While its desirable to reduce the space used by stairs, its more important to consider how the stairs impact the overall layout--there is no point saving space if it messes up the layout of the rooms.  The key consideration here is that rooms are typically between 10 and 15 feet, with 11-13 being the most common.  If stair placement leaves a space that is only 8' or maybe 17' then you have to think about how you might use that less common space--some rooms like bath and laundry can fit in 8', but a bedroom won't fit in that very comfortably.  Also consider that stairs are a major boundary that can't be crossed, so you typically want to place stairs either on an outside wall or at some central location where there would be a wall anyhow.

So the process is:

  • Pick a stair type
  • Find a location for it
  • Add any hallways necessary for circulation
  • Fill in rooms in the remaining space, repeat this process if they don't fit right


1: the stair code is annoyingly complex and like any other codes, subject to local variations, so take this discussion only as a generic guideline.

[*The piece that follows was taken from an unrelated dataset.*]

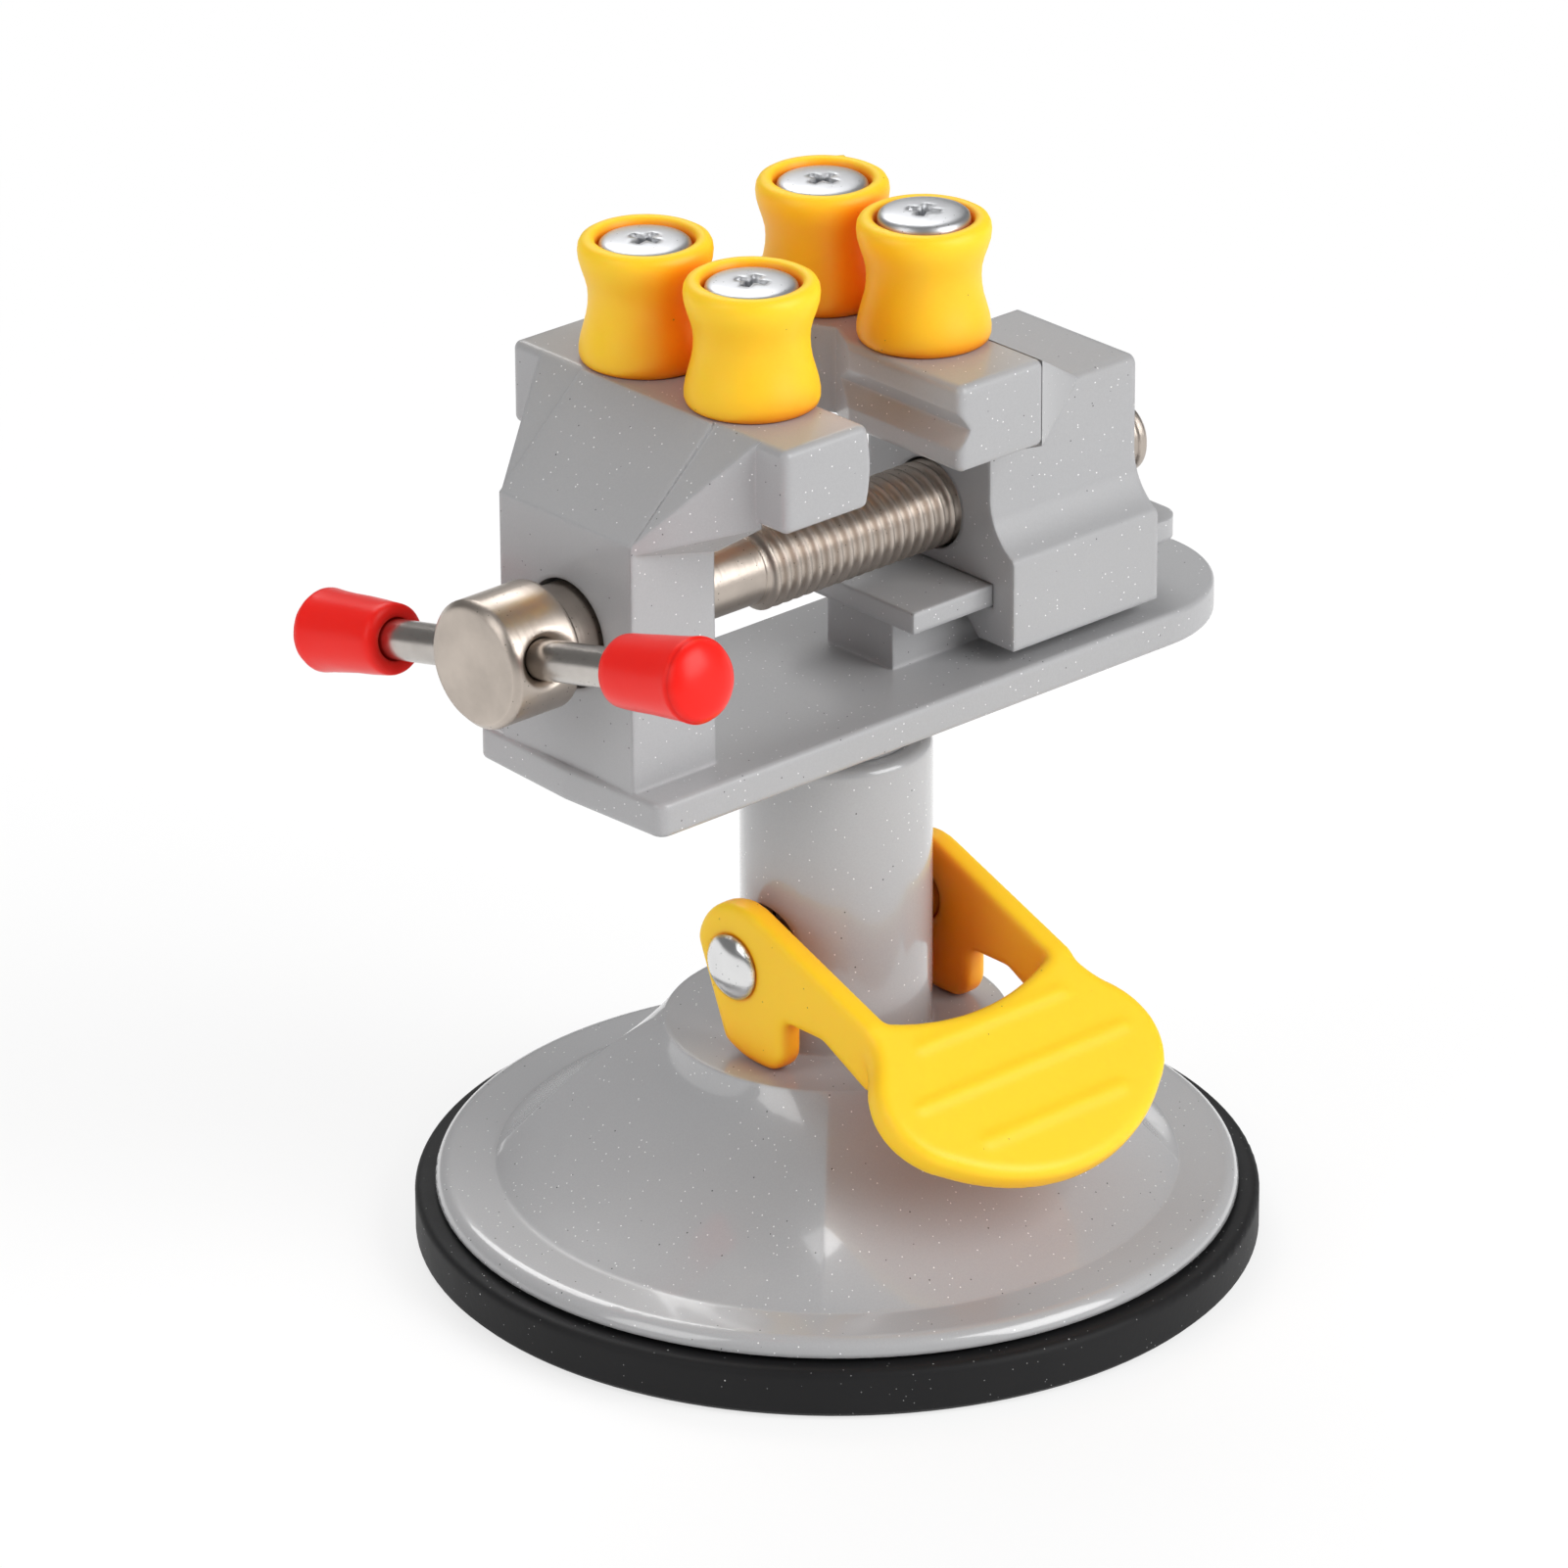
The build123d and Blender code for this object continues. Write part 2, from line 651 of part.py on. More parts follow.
with BuildPart() as moving_jaw:
    # Slider: wide feet that reach under the rail, drawn in to a narrow upper part
    with BuildSketch(Plane.YZ.offset(slider_front)):
        with BuildLine():
            Polyline(
                (0, slider_top),
                (slider_upper_half, slider_top),
                (slider_upper_half, slider_neck_z),
            )
            TangentArc(
                (slider_upper_half, slider_neck_z),
                (slider_half, slider_waist_z),
                tangent=(0, -1),
            )
            Polyline(
                (slider_half, slider_waist_z),
                (slider_half, slider_bottom),
                (web_half + slide_gap + slider_foot_cut, slider_bottom),
                (web_half + slide_gap, slider_bottom + slider_foot_cut),
                (web_half + slide_gap, flange_bottom - slide_gap),
                (flange_half + slide_gap, flange_bottom - slide_gap),
                (flange_half + slide_gap, rail_top + slide_gap),
                (0, rail_top + slide_gap),
            )
            mirror(about=Plane.YZ)
        make_face()
    extrude(amount=slider_length)
    fillet(
        moving_jaw.edges().filter_by(Axis.X).group_by(Axis.Z)[-1]
        + moving_jaw.edges().filter_by(Axis.X).filter_by(lambda e: abs(e.center().Z - slider_waist_z) < 0.1),
        slider_edge,
    )

    # Gusset from the slider's top up to the jaw's back edge
    moving_root = [
        (-slider_upper_half, gusset_root_z),
        (-jaw_half, jaw_bottom),
        (-jaw_half, moving_jaw_top),
    ]
    with BuildSketch(Plane.YZ.offset(moving_jaw_back - gusset_overlap)):
        add(gusset_section(moving_root))
    with BuildSketch(Plane.YZ.offset(ramp_end)):
        add(gusset_section(gusset_tip(slider_upper_half, slider_top)))
    loft(ruled=True)

    # Jaw with a level and an upright V groove for round work
    add(jaw_block.part)
    with BuildSketch(Plane.XZ):
        with BuildLine():
            Polyline(
                (moving_jaw_face, groove_z - groove_half),
                (moving_jaw_face, groove_z + groove_half),
                (moving_jaw_face + groove_depth, groove_z),
                close=True,
            )
        make_face()
    extrude(amount=jaw_half + 1, both=True, mode=Mode.SUBTRACT)
    with BuildSketch(Plane.XY.offset(jaw_bottom - 1)):
        with BuildLine():
            Polyline(
                (moving_jaw_face, -notch_half),
                (moving_jaw_face, notch_half),
                (moving_jaw_face + notch_depth, 0),
                close=True,
            )
        make_face()
    extrude(amount=moving_jaw_top - jaw_bottom + 2, mode=Mode.SUBTRACT)

    # Screw hole, open at both ends, and the pegs' screw holes
    with BuildSketch(Plane.YZ.offset(slider_front)):
        with Locations((0, screw_z)):
            Circle(nut_bore)
    extrude(amount=slider_length, mode=Mode.SUBTRACT)
    for side in (-1, 1):
        with BuildSketch(Plane.XY.offset(moving_jaw_top)):
            with Locations((moving_peg_x, side * moving_peg_y)):
                Circle(peg_screw_radius + seat_gap)
        extrude(amount=-peg_screw_grip - 0.5, mode=Mode.SUBTRACT)
moving_jaw.part.label = "moving_jaw"

# ------------------------------------------------------------------ lead screw and its clip
bar_origin = (bar_centre_x, 0, screw_z)
bar_direction = (0, -cos(radians(bar_tilt)), sin(radians(bar_tilt)))
bar_plane = Plane(
    bar_origin,
    x_dir=(1, 0, 0),
    z_dir=(0, -sin(radians(bar_tilt)), -cos(radians(bar_tilt))),
)
bar_axis = Axis(bar_origin, bar_direction)
bar_hole = bar_radius + run_gap

with BuildPart() as lead_screw:
    groove_front = clip_front - run_gap
    groove_back = clip_front + clip_thickness + run_gap
    step_x = bed_front + step_depth - run_gap
    with BuildSketch(Plane.XZ):
        with BuildLine():
            Polyline(
                (screw_head_front, screw_z),
                (screw_head_front, screw_z + screw_head_radius - 0.7),
                (screw_head_front + 0.7, screw_z + screw_head_radius),
                (screw_head_back - 0.7, screw_z + screw_head_radius),
                (screw_head_back, screw_z + screw_head_radius - 0.7),
                (screw_head_back, screw_z + neck_radius),
                (step_x, screw_z + neck_radius),
                (step_x, screw_z + journal_radius),
                (groove_front, screw_z + journal_radius),
                (groove_front, screw_z + groove_radius),
                (groove_back, screw_z + groove_radius),
                (groove_back, screw_z + journal_radius),
                (groove_back + 1.2, screw_z + journal_radius),
                (groove_back + 1.6, screw_z + relief_radius),
                (thread_start, screw_z + relief_radius),
                (thread_start, screw_z + core_radius),
                (thread_end, screw_z + core_radius),
                (thread_end, screw_z + tail_radius),
                (screw_tail - 0.8, screw_z + tail_radius),
                (screw_tail, screw_z + tail_radius - 0.8),
                (screw_tail, screw_z),
                close=True,
            )
        make_face()
    revolve(axis=screw_axis)

    # Cross bar's hole, flared at both ends
    with BuildSketch(bar_plane):
        with BuildLine():
            Polyline(
                (0, -screw_head_radius - 1),
                (bar_hole + bar_hole_flare, -screw_head_radius - 1),
                (bar_hole, -screw_head_radius + 1.4),
                (bar_hole, screw_head_radius - 1.4),
                (bar_hole + bar_hole_flare, screw_head_radius + 1),
                (0, screw_head_radius + 1),
                close=True,
            )
        make_face()
    revolve(axis=bar_axis, mode=Mode.SUBTRACT)

    thread_first = thread_start + pitch / 2
    thread_length = thread_end - thread_start - pitch
    with BuildLine() as thread_path:
        Helix(pitch, thread_length, core_radius, center=(thread_first, 0, screw_z), direction=(1, 0, 0))
    with BuildSketch(
        Plane(thread_path.line @ 0, x_dir=(0, 0, 1), z_dir=thread_path.line % 0)
    ):
        with BuildLine():
            Polyline(
                (-0.2, -thread_root_half),
                (crest_radius - core_radius, -thread_crest_half),
                (crest_radius - core_radius, thread_crest_half),
                (-0.2, thread_root_half),
                close=True,
            )
        make_face()
    sweep(path=thread_path.line, is_frenet=True)
lead_screw.part.label = "lead_screw"

with BuildPart() as screw_clip:
    with BuildSketch(Plane((clip_front, 0, screw_z), x_dir=(0, 1, 0), z_dir=(1, 0, 0))):
        add(clip_profile(screw_clip_radius, groove_radius + seat_gap, 2 * groove_radius - 1.0))
    extrude(amount=clip_thickness)
screw_clip.part.label = "screw_clip"

# ------------------------------------------------------------------ cross bar and its caps
near_bar_end = near_tip - cap_end_wall
far_bar_end = far_tip + cap_end_wall
with BuildPart() as tommy_bar:
    with BuildSketch(bar_plane):
        with BuildLine():
            Polyline(
                (0, far_bar_end),
                (bar_radius - 0.5, far_bar_end),
                (bar_radius, far_bar_end + 0.5),
                (bar_radius, near_bar_end - 0.5),
                (bar_radius - 0.5, near_bar_end),
                (0, near_bar_end),
                close=True,
            )
        make_face()
    revolve(axis=bar_axis)
tommy_bar.part.label = "tommy_bar"


def bar_cap(mouth, tip):
    """Vinyl cap pushed over one end of the bar: a tapered sleeve with a flat dome on its end"""
    way = 1 if tip > mouth else -1
    seam = mouth + way * cap_sleeve
    pocket = tip - way * cap_end_wall
    bore = bar_radius + seat_gap
    with BuildPart() as cap:
        with BuildSketch(bar_plane):
            with BuildLine():
                Polyline(
                    (0, pocket),
                    (bore, pocket),
                    (bore, mouth),
                    (cap_mouth_radius - 0.5, mouth),
                    (cap_mouth_radius, mouth + way * 0.5),
                    (cap_radius, seam),
                )
                TangentArc((0, tip), (cap_radius, seam), tangent=(1, 0))
                Line((0, tip), (0, pocket))
            make_face()
        revolve(axis=bar_axis)
    return cap.part


near_cap = bar_cap(near_cap_mouth, near_tip)
near_cap.label = "near_cap"
far_cap = bar_cap(far_cap_mouth, far_tip)
far_cap.label = "far_cap"

# ------------------------------------------------------------------ pegs and their screws


def waisted_peg(place, seat_depth):
    """Peg with rounded rims, a drawn-in waist and a seat for its screw's head"""
    x, y, z = place
    with BuildPart() as peg:
        with BuildSketch(Plane((x, y, z), x_dir=(1, 0, 0), z_dir=(0, -1, 0))):
            with BuildLine():
                Polyline((peg_rim, peg_rim_height), (peg_rim, 0), (0, 0), (0, peg_height))
                Polyline((0, peg_height), (peg_rim, peg_height), (peg_rim, peg_height - peg_rim_height))
                ThreePointArc(
                    (peg_rim, peg_height - peg_rim_height),
                    (peg_waist, peg_height / 2),
                    (peg_rim, peg_rim_height),
                )
            make_face()
            fillet(vertices().sort_by(Axis.X)[-4:].sort_by(Axis.Y)[-1], 0.7)
        revolve(axis=Axis((x, y, z), (0, 0, 1)))
        with Locations((x, y, z + peg_height)):
            CounterBoreHole(
                peg_screw_radius + seat_gap,
                peg_screw_head + loose_gap,
                seat_depth,
                depth=peg_height + 1,
            )
    return peg.part


def peg_screw(place, seat_depth):
    """Cross-head screw through a peg: pan head, cross recess and plain shank"""
    x, y, z = place
    seat = z + peg_height - seat_depth
    head_top = seat + peg_screw_head_height
    with BuildPart() as screw:
        with BuildSketch(Plane((x, y, 0), x_dir=(1, 0, 0), z_dir=(0, -1, 0))):
            with BuildLine():
                Polyline(
                    (0.4 * peg_screw_head, head_top),
                    (0, head_top),
                    (0, z - peg_screw_grip),
                    (peg_screw_radius - 0.5, z - peg_screw_grip),
                    (peg_screw_radius, z - peg_screw_grip + 0.6),
                    (peg_screw_radius, seat),
                    (peg_screw_head, seat),
                    (peg_screw_head, seat + 1.0),
                )
                TangentArc(
                    (0.4 * peg_screw_head, head_top),
                    (peg_screw_head, seat + 1.0),
                    tangent=(1, 0),
                )
            make_face()
        revolve(axis=Axis((x, y, 0), (0, 0, 1)))
        with BuildSketch(Plane.XY.offset(head_top - 1.7)):
            with Locations((x, y)):
                Rectangle(5.2, 1.0, rotation=20)
                Rectangle(1.0, 5.2, rotation=20)
        extrude(amount=3, taper=-8, mode=Mode.SUBTRACT)
    return screw.part


peg_places = {
    "fixed_near": ((fixed_peg_x, -fixed_peg_y, jaw_top), peg_seat_depth),
    "fixed_far": ((fixed_peg_x, fixed_peg_y, jaw_top), peg_seat_depth),
    "moving_near": ((moving_peg_x, -moving_peg_y, moving_jaw_top), peg_proud_seat),
    "moving_far": ((moving_peg_x, moving_peg_y, moving_jaw_top), peg_seat_depth),
}

# ------------------------------------------------------------------ bed's screw and washer
with BuildPart() as bed_washer:
    with BuildSketch(Plane.XY.offset(bore_top - washer_thickness)):
        Circle(washer_radius)
        Circle(bed_screw_radius + 0.2, mode=Mode.SUBTRACT)
    extrude(amount=washer_thickness)
bed_washer.part.label = "bed_washer"

with BuildPart() as bed_screw:
    head_seat = bore_top - washer_thickness
    with BuildSketch(Plane.XY.offset(head_seat - bed_screw_head_height)):
        Circle(bed_screw_head)
    extrude(amount=bed_screw_head_height)
    chamfer(bed_screw.edges().group_by(Axis.Z)[0], 0.5)
    with BuildSketch(Plane.XY.offset(head_seat)):
        Circle(bed_screw_radius)
    extrude(amount=boss_bottom + bed_screw_grip - head_seat)
    with BuildSketch(Plane.XY.offset(head_seat - bed_screw_head_height)):
        RegularPolygon(2.3, 6)
    extrude(amount=2.5, mode=Mode.SUBTRACT)
bed_screw.part.label = "bed_screw"

# ------------------------------------------------------------------ files
made = [
    suction_cup.part,
    base_housing.part,
    cup_stud.part,
    plunger.part,
    lever_pin.part,
    pin_clip.part,
    lever.part,
    vise_bed.part,
    bed_screw.part,
    bed_washer.part,
    moving_jaw.part,
    lead_screw.part,
    screw_clip.part,
    tommy_bar.part,
    near_cap,
    far_cap,
]
for corner, (place, seat_depth) in peg_places.items():
    peg = waisted_peg(place, seat_depth)
    peg.label = f"{corner}_peg"
    screw = peg_screw(place, seat_depth)
    screw.label = f"{corner}_screw"
    made += [peg, screw]
for piece in made:
    export_step(piece, f"parts/{piece.label}.step")
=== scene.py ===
import math

import bpy
from bpy.props import FloatProperty, FloatVectorProperty, IntProperty, PointerProperty
from mathutils import Matrix, Vector


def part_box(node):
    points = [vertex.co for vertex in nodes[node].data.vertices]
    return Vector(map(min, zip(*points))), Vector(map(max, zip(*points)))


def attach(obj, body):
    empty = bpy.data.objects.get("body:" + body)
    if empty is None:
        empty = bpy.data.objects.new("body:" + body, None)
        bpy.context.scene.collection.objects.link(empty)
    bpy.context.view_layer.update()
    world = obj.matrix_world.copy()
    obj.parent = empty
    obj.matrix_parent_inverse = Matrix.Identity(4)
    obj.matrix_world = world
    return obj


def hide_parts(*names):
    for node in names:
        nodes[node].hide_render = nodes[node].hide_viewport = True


bl_info = {
    "name": "Suction base vise",
    "version": (1, 0, 0),
    "blender": (4, 5, 0),
    "location": "3D View > Sidebar > Vise",
    "description": "Dresses the vise: cast paint, yellow pegs and lever, red caps, steel and rubber",
    "category": "Object",
}

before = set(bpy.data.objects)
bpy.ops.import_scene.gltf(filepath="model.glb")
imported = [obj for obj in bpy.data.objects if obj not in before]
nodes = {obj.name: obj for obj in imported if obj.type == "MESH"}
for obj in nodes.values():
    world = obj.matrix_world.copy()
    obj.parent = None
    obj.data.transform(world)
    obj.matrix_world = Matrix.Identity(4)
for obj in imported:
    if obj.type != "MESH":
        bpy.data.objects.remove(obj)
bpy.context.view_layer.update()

MM = 0.001
merge_distance = 1e-6         # vertices nearer than this are one
turned_smooth = math.radians(50)  # on a turned piece, edges flatter than this look smooth


# ---------------------------------------------------------------- sizes and colours a user may change
def colour(name, description, default):
    """A colour property in linear light"""
    return FloatVectorProperty(
        name=name, description=description, subtype="COLOR", size=3, min=0, max=1, default=default
    )


def length(name, description, default):
    """A length property in metres"""
    return FloatProperty(
        name=name, description=description, unit="LENGTH", subtype="DISTANCE", default=default, precision=5
    )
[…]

2:  Commercial buildings are limited to 7" rise, while residential rise is limited to either 8", 7-3/4" or 7" depending on what base code is referred to.  Apparently a lot of bad accidents happen on stairs, and the stair code has changed much to reflect this. On the other hand, one study I found implied that there were actually more accidents when there was only 1 or 2 steps (which don't require a rail and may not be controlled by the stair code)--largely because people weren't paying attention.  This implies to me that small level changes between rooms is generally not a  good idea.  As for taller stairs, I'm fairly skeptical that the code changes will have much impact on  accident rate: someday there will be actual data.